They make a relatively expensive clothes rack.
Any machine is better than no machine . . . if you actually use it.
Perhaps invest in a set of (much less expensive) resistance bands and see if you can commit to working out with them. If the commitment / habit persists, then think about buying a large, heavy, bulky, expensive machine.
Otherwise, if you have your heart set on a large, heavy, bulky, expensive machine without knowing whether or not you'll actually commit to it, I suggest you buy a used one off of Kijiji or Craig's List (etc.) from one of the other countless people who bought one brand new and then decided to sell it because they couldn't commit to it.
Personally you would be better off buying a full set of dumbbells (or those new dial a weight ones) and a treadmill or elliptical. I bought a nice treadmill because I like to run and do not want to run too far from home (children) nor do I like running in the snow. I then started buying dumbbells. 5lbs, 10lbs, 25lbs, and now 35lbs as my strength improved. I feel dumbbells improve your target muscle group plus all of the extra muscles around to help stabilize your arm, leg, etc. Machines target one muscle and do not allow for the various supporting muscles to improve.
By buying dumbbells and only the ones you need you save money or at least space out your investment. If you stop lifting you do not have a $2K clothes rack that nobody will buy off of you. Since I started seriously lifting and running again this January I lost only 10lbs however I dropped two waist sizes. If you want I will share my dumbbell routine on Google Docs.

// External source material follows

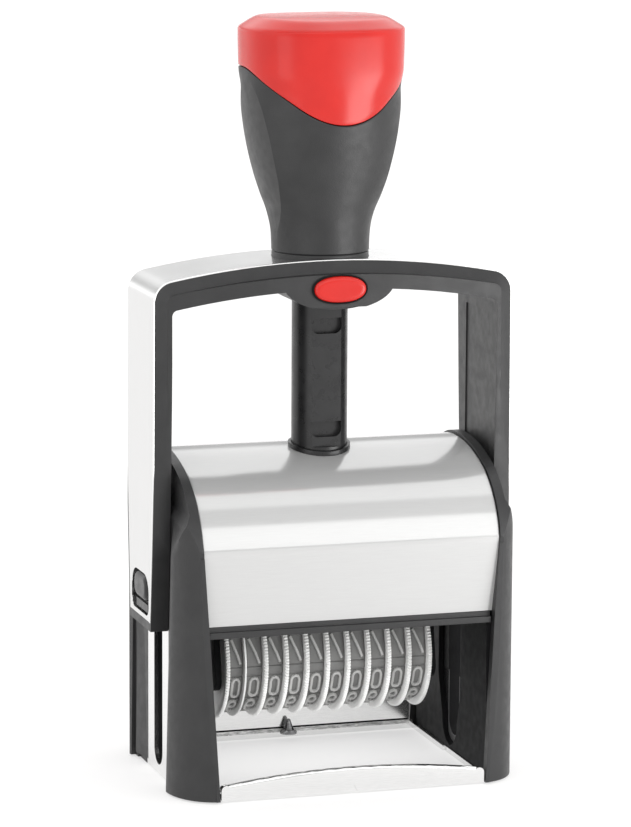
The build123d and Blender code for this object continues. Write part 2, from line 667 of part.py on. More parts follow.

I prefer simplicity in gym equipment. Free weights, dumbbells, heavy bag, pull-up bar, etc. I just don't see much benefit in big, complex machines to simulate lifting heavy stuff ... especially when its probably cheaper to actually lift heavy stuff.
If it were me I would get bored after awhile; that is why such machines litter Craigslist.
After years of spectacularly mediocre gains on gym machines I switched to free weights and found them to be so much more challenging (mastery of form, esp as weights go up) and you can use them in infinitely more variations than machines.
And after seeing what it's done to me, in terms of size, speed, health and even reflexes I still wonder why there's no line to use the gym squat rack.
It's a fountain of youth.
I don't doubt or dispute that free weights are better than machines when it comes to developing good muscle definition and the like, based on what I have read so far. I'd like to get there, but I have had two different pro trainers in my distant past that due to some difficulty with balance and weak strength that I should start out on machines to improve my form before moving on to the free weights. As for motivation; it could be a problem for sure, but I see it as easier to overcome than my current obstacles at the moment of having no way to get to a gym on my own or anyone to go with.
When you are a beginner simply use lighter weights and learn the form that way. Once I can do 3 set of 15 reps on one weight I move up to the next weight dumbbell then drop my reps to somewhere around 6. This way I am maximizing my weight resistance and keeping good form.
For the price of a fancy machine you can get some dumbbells, then a bench.
Youtube is full of videos on how to properly do any sort of exercise. If I used the excuse I had no one to go with or learn from (I have no money for a trainer) I would never have started, as I have always worked out alone with no help from anyone.